Performance of Inter-Media Synchronization in Distributed and Heterogeneous Multimedia Systems

Abstract Future multimedia environments are expected to be distributed and heterogeneous. In such environments, media sites ranging from sophisticated workstations to simple media capture and display subsystems such as ISDN videophones and audiophones (together referred to as Mediaphones ) that lack the capability to run clock synchronization algorithms will be connected directly to the network. Towards such environments, we develop mechanisms and protocols for synchronous access to multimedia services over integrated networks. In the inter-media synchronization technique we present, for facilitating synchronous retrieval, a multimedia server computes at the time of recording of a multimedia object a range of relative temporal positions or stamps (called an RTS interval ) for each media unit that it receives from mediaphones. During playback, the multimedia server detects RTS mismatches between media with the help of feedback messages transmitted back by the mediaphones, and steers the mediaphones back to synchrony.

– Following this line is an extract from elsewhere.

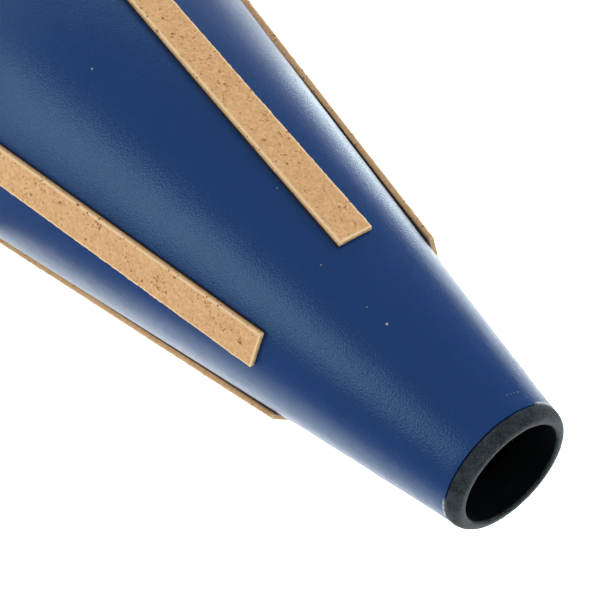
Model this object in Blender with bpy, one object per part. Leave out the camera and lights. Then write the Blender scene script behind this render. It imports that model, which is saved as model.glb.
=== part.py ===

We propose predictive policies for resynchronization and compare their performance for video/audio playback with other resynchronization policies, such as conservative, aggressive, and probabilistic. These performance studies reveal that predictive policies perform uniformly well at all levels of asynchrony, unlike their conservative and aggressive counterparts. Moreover, in most cases, predictive policies match probabilistic policies in effectiveness, without imposing the same computational demands as the probabilistic policies.